Ибо тогда я с виду был в роде мальчишки из стеклодувной мастерской, вечно возился в улишной грязи: спал, покуда зима не пришла, в пристройках и в дверях лавок, где меня знали (в доме Мирабилиса, где меня пугал шум, спать я не мог), зимою же, когда Чума отступила и улицы снова были освещены, забирался я в зольники и являл собою сущую фигуру побирушки, презренного и жалкого в крайней степени. Пускай те, которые лежат в своих уютных спальнях, зовут ночные страхи обычными бреднями — разум их не постиг того ужаса, что известен протчим, кочующим по миру.

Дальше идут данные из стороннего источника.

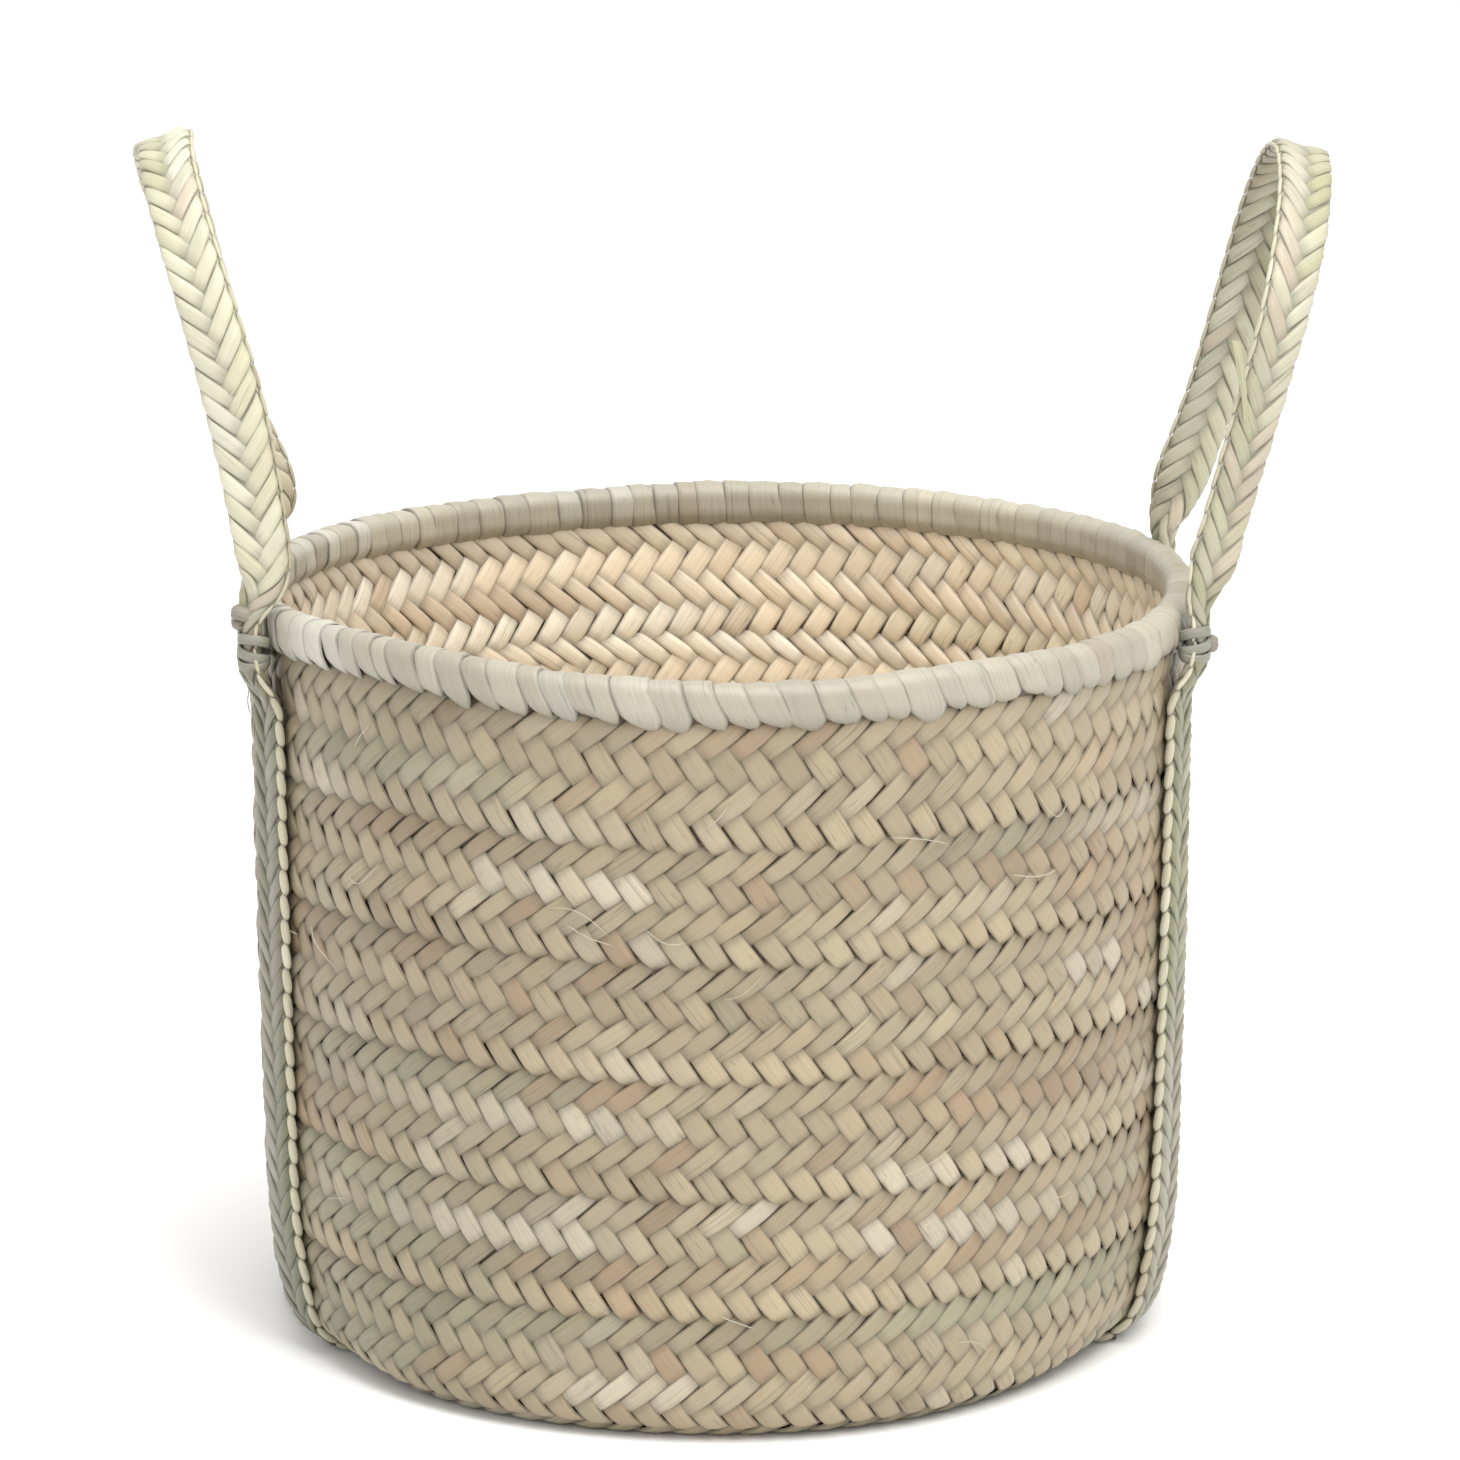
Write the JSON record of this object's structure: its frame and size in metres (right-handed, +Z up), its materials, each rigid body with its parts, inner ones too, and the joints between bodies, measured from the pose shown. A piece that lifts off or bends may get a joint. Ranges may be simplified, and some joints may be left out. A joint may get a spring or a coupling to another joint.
{
  "type": "plaited basket",
  "caption": "Round open basket of coiled, sewn palm-leaf plait with a wrapped rim and two plaited loop handles that bend where they leave the rim.",
  "frame": {"origin": "on the floor under the middle of the base", "axes": "+Z up, handles at -X and +X, front faces -Y"},
  "size_m": [0.392, 0.316, 0.3902],
  "materials": {
    "wall_plait": "dry plaited palm leaf, matt with a slight sheen",
    "strap_plait": "pale green-grey plaited palm leaf, matt",
    "rim_leaf": "pale cream leaf strip, smooth",
    "sewing_strand": "twisted leaf strand",
    "leaf_bundle": "loose leaf bundle"
  },
  "bodies": {
    "basket": {"base_centre": "wall_plait", "base_strap_front": "strap_plait", "base_strap_rear": "strap_plait", "base_turn_1": "wall_plait", "base_turn_2": "wall_plait", "base_turn_3": "wall_plait", "lashing_left_front": "rim_leaf", "lashing_left_rear": "rim_leaf", "lashing_right_front": "rim_leaf", "lashing_right_rear": "rim_leaf", "rim_core": "leaf_bundle", "rim_wrap": "rim_leaf", "seam_cord_1": "sewing_strand", "seam_cord_2": "sewing_strand", "seam_cord_3": "sewing_strand", "seam_cord_4": "sewing_strand", "seam_cord_5": "sewing_strand", "seam_cord_6": "sewing_strand", "seam_cord_7": "sewing_strand", "seam_cord_8": "sewing_strand", "seam_cord_9": "sewing_strand", "strap_edging_left_front": "sewing_strand", "strap_edging_left_rear": "sewing_strand", "strap_edging_right_front": "sewing_strand", "strap_edging_right_rear": "sewing_strand", "strap_left_front": "strap_plait", "strap_left_rear": "strap_plait", "strap_right_front": "strap_plait", "strap_right_rear": "strap_plait", "wall_turn_1": "wall_plait", "wall_turn_2": "wall_plait", "wall_turn_3": "wall_plait", "wall_turn_4": "wall_plait", "wall_turn_5": "wall_plait", "wall_turn_6": "wall_plait"},
    "left_handle": {"handle_left": "strap_plait", "handle_seam_left": "sewing_strand"},
    "right_handle": {"handle_right": "strap_plait", "handle_seam_right": "sewing_strand"}
  },
  "joints": [
    {"name": "left_handle_bend", "type": "hinge", "parent": "basket", "child": "left_handle", "pos_m": [-0.15263, 0, 0.25114], "axis": [0, -1, 0], "range_deg": [-55, 40], "stiffness_Nm_per_rad": 0.2, "springref_deg": -0.69},
    {"name": "right_handle_bend", "type": "hinge", "parent": "basket", "child": "right_handle", "pos_m": [0.15263, 0, 0.25114], "axis": [0, 1, 0], "range_deg": [-55, 40], "stiffness_Nm_per_rad": 0.2, "springref_deg": -0.69}
  ]
}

Стало быть, те, чьи взоры падали на меня в проклятые былые дни, качали головами и восклицали: бедняжка! или жалость-то какая! но помощи мне не предлагали и с собою не удерживали; в то время я помалкивал, но собирал все подобные случаи у себя в сердце, так что сделался знатоком людей не меньшим, нежели книг. Воистину, говаривал Мирабилис, созерцаючи мое тряпье, корабль твой разбился об остров людской, однакожь не отчаивайся, но читай эти книги, изучай их усердно и набирайся разуму у меня, и тогда эти господа Христиане, что отворачивают от тебя лица, станут прахом под ногами твоими; когда же их поглотит пламя, Владыка Мира тебя не обидит. В том находил я утешение, хоть и казалось в те дни, что уготовано мне заточенье в тюрьме.